Available data –
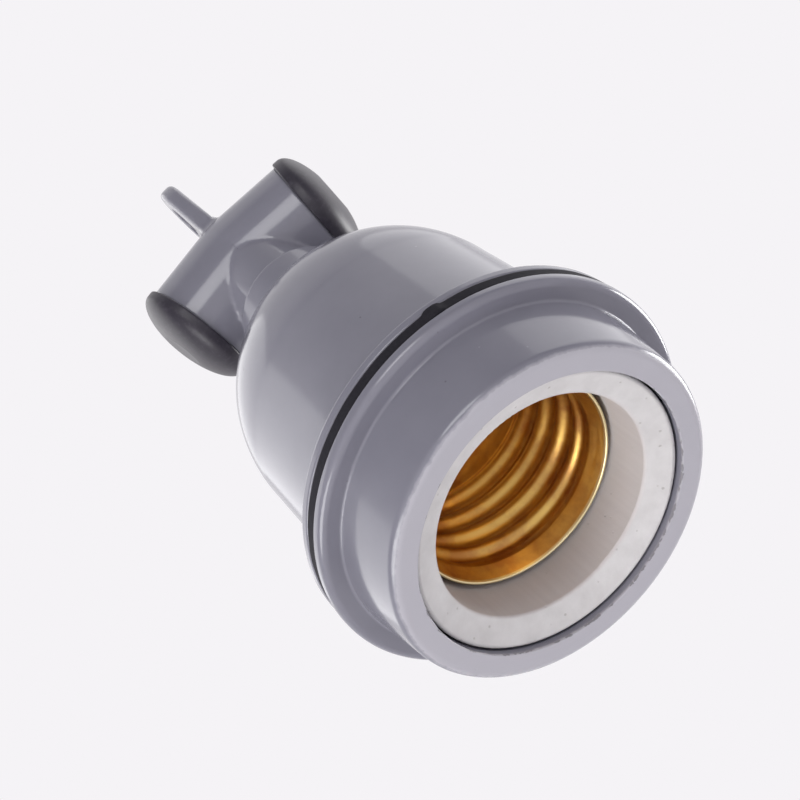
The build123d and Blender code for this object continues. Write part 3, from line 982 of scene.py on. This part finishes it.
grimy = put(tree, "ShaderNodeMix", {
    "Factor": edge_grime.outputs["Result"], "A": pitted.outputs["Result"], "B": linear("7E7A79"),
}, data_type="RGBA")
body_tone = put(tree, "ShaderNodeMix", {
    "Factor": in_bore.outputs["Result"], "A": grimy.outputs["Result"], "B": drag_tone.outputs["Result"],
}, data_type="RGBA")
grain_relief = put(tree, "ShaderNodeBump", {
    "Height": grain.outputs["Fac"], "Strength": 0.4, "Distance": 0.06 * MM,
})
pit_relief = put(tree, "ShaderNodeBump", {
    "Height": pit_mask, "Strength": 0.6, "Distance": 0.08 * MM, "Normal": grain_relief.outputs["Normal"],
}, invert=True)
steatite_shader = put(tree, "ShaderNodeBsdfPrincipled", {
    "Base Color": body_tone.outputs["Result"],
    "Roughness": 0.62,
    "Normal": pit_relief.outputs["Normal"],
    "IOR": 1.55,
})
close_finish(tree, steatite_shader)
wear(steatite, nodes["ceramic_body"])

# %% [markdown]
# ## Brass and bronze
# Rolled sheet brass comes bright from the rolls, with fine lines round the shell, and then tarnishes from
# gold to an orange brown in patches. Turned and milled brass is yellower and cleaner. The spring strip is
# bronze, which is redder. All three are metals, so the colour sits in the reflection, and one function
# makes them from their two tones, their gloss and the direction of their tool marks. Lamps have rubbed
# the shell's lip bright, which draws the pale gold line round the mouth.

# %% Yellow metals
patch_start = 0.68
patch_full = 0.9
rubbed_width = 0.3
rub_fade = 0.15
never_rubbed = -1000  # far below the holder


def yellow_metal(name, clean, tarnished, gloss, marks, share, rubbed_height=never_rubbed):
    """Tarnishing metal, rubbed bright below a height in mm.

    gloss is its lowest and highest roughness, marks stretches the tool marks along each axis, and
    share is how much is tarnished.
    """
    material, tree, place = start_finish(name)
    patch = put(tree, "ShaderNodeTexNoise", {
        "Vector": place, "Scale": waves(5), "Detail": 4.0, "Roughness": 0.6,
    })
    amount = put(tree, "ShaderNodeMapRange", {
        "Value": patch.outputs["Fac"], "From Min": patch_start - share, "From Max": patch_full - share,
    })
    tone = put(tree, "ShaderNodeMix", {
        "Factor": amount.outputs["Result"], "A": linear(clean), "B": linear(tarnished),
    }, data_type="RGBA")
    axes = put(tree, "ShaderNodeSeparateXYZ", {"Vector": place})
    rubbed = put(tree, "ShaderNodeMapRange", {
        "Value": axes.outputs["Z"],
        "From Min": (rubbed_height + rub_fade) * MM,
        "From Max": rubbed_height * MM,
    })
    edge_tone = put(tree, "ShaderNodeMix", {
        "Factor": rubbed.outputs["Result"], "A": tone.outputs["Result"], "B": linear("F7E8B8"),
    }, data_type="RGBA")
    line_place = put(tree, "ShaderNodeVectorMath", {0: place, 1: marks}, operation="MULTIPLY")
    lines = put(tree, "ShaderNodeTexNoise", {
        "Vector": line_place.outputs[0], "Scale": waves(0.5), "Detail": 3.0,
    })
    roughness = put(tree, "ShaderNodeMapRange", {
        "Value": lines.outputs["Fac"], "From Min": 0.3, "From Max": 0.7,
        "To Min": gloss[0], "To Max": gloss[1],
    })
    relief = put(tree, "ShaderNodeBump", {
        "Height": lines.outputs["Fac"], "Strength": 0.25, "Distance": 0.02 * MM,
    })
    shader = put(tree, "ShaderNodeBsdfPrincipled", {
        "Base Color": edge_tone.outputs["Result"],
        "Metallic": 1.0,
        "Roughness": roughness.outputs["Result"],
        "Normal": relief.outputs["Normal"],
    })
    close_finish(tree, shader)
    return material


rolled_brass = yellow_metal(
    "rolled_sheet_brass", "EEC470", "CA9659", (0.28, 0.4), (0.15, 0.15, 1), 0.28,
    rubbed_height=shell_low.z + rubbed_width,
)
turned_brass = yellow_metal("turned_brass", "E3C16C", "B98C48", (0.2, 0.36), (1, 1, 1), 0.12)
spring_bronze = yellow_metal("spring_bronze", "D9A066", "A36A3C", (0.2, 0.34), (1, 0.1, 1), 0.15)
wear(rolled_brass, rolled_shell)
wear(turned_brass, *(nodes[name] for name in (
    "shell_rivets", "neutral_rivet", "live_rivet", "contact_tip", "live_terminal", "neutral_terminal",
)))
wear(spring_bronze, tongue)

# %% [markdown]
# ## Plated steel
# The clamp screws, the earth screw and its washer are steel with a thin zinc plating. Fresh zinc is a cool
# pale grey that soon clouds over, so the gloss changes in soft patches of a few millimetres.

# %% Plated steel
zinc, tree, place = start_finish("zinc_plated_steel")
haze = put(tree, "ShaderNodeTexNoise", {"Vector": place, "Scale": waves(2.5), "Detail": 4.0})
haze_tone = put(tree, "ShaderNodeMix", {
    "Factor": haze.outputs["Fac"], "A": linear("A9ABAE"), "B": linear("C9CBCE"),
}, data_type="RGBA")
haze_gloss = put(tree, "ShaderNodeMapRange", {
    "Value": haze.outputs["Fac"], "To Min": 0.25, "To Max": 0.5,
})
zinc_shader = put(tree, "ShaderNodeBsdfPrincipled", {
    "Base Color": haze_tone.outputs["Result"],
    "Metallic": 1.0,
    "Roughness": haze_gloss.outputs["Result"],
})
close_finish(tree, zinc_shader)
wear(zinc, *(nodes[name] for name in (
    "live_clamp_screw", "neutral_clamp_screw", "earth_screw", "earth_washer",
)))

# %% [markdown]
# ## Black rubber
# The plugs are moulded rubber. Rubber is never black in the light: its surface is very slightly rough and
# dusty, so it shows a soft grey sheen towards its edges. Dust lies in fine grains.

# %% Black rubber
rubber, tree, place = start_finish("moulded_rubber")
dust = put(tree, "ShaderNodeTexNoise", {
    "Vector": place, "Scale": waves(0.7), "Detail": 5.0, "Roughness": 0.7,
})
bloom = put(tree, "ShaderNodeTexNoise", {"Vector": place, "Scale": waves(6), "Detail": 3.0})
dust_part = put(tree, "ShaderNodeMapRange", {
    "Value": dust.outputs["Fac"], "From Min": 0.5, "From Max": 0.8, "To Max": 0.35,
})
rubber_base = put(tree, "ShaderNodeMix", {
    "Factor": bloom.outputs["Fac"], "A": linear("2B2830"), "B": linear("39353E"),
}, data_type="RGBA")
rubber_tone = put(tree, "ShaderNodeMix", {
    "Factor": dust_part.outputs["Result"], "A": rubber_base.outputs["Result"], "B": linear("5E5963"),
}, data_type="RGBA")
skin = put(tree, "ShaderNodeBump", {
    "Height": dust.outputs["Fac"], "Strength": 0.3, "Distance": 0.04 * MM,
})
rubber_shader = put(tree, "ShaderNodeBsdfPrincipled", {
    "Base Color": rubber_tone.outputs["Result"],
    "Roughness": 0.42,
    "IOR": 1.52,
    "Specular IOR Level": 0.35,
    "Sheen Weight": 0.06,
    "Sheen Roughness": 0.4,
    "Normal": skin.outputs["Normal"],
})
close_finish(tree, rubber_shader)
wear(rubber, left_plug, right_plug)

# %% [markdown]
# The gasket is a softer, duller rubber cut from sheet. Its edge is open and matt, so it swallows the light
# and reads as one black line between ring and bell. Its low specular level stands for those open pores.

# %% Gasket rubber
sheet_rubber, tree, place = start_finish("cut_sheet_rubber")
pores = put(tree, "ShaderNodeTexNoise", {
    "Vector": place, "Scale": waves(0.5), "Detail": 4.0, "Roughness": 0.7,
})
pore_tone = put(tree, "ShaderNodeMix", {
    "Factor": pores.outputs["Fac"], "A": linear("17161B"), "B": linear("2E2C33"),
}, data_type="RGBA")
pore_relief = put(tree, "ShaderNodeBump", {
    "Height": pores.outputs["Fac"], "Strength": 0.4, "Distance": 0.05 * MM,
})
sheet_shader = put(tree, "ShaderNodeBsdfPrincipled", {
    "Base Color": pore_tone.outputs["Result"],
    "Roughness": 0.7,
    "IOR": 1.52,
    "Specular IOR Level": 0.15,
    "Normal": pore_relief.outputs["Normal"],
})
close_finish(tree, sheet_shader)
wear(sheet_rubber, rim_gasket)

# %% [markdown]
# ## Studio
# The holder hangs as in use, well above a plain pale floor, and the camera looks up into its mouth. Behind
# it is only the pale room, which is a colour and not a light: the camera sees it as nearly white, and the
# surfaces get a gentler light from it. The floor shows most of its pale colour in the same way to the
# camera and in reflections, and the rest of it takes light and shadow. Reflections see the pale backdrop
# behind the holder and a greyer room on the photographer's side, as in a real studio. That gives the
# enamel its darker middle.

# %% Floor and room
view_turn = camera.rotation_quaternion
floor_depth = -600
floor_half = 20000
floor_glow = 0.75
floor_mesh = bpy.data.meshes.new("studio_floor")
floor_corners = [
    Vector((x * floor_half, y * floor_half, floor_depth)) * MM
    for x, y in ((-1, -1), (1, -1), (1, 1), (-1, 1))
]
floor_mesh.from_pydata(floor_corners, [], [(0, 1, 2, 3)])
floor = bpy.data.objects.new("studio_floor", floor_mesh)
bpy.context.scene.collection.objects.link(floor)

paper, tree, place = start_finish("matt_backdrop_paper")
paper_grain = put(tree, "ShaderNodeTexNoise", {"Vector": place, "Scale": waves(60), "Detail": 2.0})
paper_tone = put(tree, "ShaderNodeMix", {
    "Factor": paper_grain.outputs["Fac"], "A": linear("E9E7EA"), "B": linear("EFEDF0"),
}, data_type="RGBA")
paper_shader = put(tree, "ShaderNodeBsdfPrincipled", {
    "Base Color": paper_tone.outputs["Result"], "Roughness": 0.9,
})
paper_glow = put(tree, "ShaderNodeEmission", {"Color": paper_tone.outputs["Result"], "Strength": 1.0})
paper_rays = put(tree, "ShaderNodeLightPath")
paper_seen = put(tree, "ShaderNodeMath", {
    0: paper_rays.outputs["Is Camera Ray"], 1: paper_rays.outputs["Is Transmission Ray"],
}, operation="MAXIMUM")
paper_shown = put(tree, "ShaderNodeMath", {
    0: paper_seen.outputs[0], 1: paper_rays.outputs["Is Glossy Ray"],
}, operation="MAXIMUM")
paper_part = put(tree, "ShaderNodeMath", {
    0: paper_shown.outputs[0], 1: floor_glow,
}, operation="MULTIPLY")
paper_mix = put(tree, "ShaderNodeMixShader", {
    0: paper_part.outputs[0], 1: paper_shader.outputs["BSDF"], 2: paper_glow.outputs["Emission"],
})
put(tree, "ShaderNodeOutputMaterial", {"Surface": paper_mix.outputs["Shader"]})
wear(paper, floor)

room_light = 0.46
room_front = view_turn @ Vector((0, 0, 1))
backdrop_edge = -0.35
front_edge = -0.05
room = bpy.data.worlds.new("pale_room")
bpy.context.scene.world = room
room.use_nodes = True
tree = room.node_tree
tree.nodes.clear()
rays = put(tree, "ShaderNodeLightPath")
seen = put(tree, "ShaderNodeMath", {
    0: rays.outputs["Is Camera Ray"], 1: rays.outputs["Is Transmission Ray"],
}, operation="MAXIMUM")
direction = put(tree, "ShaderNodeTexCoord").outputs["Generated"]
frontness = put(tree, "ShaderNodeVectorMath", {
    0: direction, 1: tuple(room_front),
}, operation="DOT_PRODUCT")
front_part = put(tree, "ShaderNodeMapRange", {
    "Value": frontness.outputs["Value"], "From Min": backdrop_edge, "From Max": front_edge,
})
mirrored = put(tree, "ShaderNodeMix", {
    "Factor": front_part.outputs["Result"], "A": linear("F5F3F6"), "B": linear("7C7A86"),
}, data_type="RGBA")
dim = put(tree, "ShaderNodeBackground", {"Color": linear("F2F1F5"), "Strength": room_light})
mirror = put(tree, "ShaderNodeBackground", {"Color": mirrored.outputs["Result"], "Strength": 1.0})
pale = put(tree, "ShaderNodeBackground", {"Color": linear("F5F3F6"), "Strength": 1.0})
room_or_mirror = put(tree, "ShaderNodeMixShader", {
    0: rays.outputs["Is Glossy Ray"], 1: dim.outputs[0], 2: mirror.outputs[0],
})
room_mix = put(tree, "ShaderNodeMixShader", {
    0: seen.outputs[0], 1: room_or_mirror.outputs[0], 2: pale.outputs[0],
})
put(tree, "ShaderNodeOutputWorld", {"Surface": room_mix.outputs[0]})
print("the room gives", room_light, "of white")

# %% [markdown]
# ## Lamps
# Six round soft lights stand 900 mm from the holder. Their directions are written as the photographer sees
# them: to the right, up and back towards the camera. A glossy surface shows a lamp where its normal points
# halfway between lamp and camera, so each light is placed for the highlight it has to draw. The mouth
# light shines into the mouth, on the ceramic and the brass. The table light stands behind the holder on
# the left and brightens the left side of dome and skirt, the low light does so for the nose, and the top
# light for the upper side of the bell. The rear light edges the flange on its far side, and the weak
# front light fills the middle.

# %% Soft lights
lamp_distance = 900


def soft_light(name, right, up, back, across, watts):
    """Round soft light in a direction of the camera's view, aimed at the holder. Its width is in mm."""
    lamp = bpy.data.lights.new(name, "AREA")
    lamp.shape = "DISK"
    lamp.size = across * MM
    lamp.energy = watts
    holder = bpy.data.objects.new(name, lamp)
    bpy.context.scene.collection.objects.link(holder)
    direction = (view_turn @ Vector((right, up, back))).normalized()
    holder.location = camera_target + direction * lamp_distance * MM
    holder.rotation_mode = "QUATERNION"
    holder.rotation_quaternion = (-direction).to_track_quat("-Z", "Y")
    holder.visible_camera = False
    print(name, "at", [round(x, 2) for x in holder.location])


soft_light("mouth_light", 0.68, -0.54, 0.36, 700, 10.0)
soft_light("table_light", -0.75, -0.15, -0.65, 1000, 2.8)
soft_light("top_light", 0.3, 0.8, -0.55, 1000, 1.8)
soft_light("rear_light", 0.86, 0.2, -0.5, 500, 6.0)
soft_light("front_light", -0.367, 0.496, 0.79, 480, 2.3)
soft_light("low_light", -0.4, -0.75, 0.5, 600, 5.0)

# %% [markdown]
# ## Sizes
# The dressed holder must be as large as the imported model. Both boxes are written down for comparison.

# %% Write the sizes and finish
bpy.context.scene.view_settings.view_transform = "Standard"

Exercise –
Lines from the one containing "# The dressed" through the final line are to be given again verbatim, with nothing before or after.

Task solution –
# The dressed holder must be as large as the imported model. Both boxes are written down for comparison.

# %% Write the sizes and finish
bpy.context.scene.view_settings.view_transform = "Standard"